2. Under NATO’s nuclear sharing, non-nuclear member states are permitted to develop their own warheads under supervision.
Which of the above statements is/are correct?
A) Only 1 is correct
B) Only 2 is correct
C) Both are correct
D) Neither is correct
🌀 Didn’t get it? Click here (▸) for the Correct Answer & Explanation
✅ Correct Answer: A) Only 1 is correct
🧠 Explanation:
•1) ✅ True – Article I prohibits both direct transfer and control.
•2) ❌ False – Non-nuclear NATO members do not develop warheads; they host U.S. weapons under U.S. custody.
MCQ 3 – Type 3: Which of the statements is/are correct?
Which of the following correctly explain features of France’s evolving nuclear doctrine?
1. France’s nuclear policy now includes potential hosting of its weapons in other EU states.
2. This marks a shift from its traditionally independent “Force de Frappe” doctrine.
3. The policy is part of a broader push for European strategic autonomy.
4. France has signed bilateral treaties with Germany and Italy to jointly control nuclear deployment.
Select the correct code:
A) 1, 2 and 3 only
B) 1 and 4 only
C) 2, 3 and 4 only
D) All four
🌀 Didn’t get it? Click here (▸) for the Correct Answer & Explanation
✅ Correct Answer: A) 1, 2 and 3 only
🧠 Explanation:
•1) ✅ True – Macron has proposed stationing French nuclear weapons in other European states.
•2) ✅ True – This is a departure from France’s historical position.
•3) ✅ True – Strategic autonomy is a long-standing French vision.
•4) ❌ False – No such bilateral treaties for nuclear co-control exist yet.
MCQ 4 – Type 4: Direct Fact
Under NATO’s current nuclear sharing model, U.S. B61 tactical nuclear bombs are understood to be deployed in which of the following countries?

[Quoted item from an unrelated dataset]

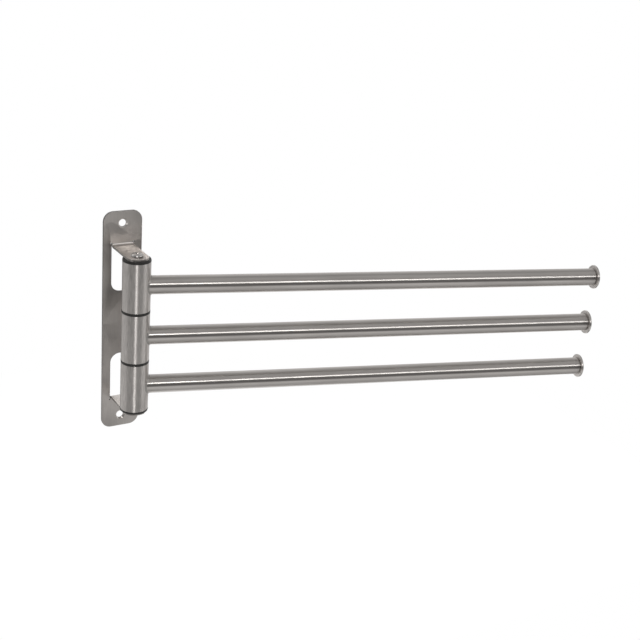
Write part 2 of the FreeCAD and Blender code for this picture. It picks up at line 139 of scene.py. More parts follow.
# Half the width of the turn from the room behind to the room before the bar, and the
# sideways reach over which the room beside it takes over.
FRONT_BLEND = 0.12
BESIDE_STARTS = 0.4
BESIDE_FULL = 0.85

# The floor, and how much of it is seen as plain white and not as lit paint.
FLOOR_SIZE = (0.6, 0.35, 1)
FLOOR_PLACE = (0.15, 0.32, -0.35)
FLOOR_PAINT = (0.95, 0.95, 0.95, 1)
FLOOR_GLOW = 0.85

WHITE = (1, 1, 1, 1)

# Along the arms, the place that the lamps point at.
LIT_X = 0.1

# Width of the camera's frame in millimetres, and the nearest that it sees.
FRAME_WIDTH = 36
NEAREST = 10 * MM

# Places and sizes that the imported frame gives.
PLATE_LOW, PLATE_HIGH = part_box("wall_plate")
ROD_LOW, ROD_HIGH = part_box("pivot_rod")
WASHER_LOW, WASHER_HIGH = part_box("friction_washer_top")
BARREL_LOW, BARREL_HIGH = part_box("barrel_middle")
TUBE_LOW, TUBE_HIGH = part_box("arm_tube_middle")
CAP_LOW, CAP_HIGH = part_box("end_cap_middle")
BUSH_LOW, BUSH_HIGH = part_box("bush_middle_top")
SCREW_LOW, SCREW_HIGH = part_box("pivot_screw_top")

PIVOT_Y = (ROD_LOW.y + ROD_HIGH.y) / 2
TAB_FACE = ROD_HIGH.z
ROD_RADIUS = (ROD_HIGH.x - ROD_LOW.x) / 2
WASHER_RADIUS = (WASHER_HIGH.x - WASHER_LOW.x) / 2
BARREL_RADIUS = (BARREL_HIGH.x - BARREL_LOW.x) / 2
BARREL_LENGTH = BARREL_HIGH.z - BARREL_LOW.z
ARM_RADIUS = (TUBE_HIGH.z - TUBE_LOW.z) / 2
CAP_RADIUS = (CAP_HIGH.z - CAP_LOW.z) / 2
FLANGE_RADIUS = (BUSH_HIGH.x - BUSH_LOW.x) / 2
BUSH_HEIGHT = BUSH_HIGH.z - BUSH_LOW.z
HEAD_RADIUS = (SCREW_HIGH.x - SCREW_LOW.x) / 2
SCREW_HEIGHT = SCREW_HIGH.z - SCREW_LOW.z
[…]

A) France, Germany, Spain, Italy, and Poland
B) Germany, Italy, Turkiye, Belgium, and the Netherlands
C) France, Sweden, Germany, Denmark, and Greece
D) United Kingdom, Italy, Slovakia, Germany, and Norway
🌀 Didn’t get it? Click here (▸) for the Correct Answer & Explanation.
✅ Correct Answer: B) Germany, Italy, Turkiye, Belgium, and the Netherlands
🧠 Explanation:
• •✅ These five non-nuclear NATO countries currently host U.S. tactical nuclear weapons under the sharing framework.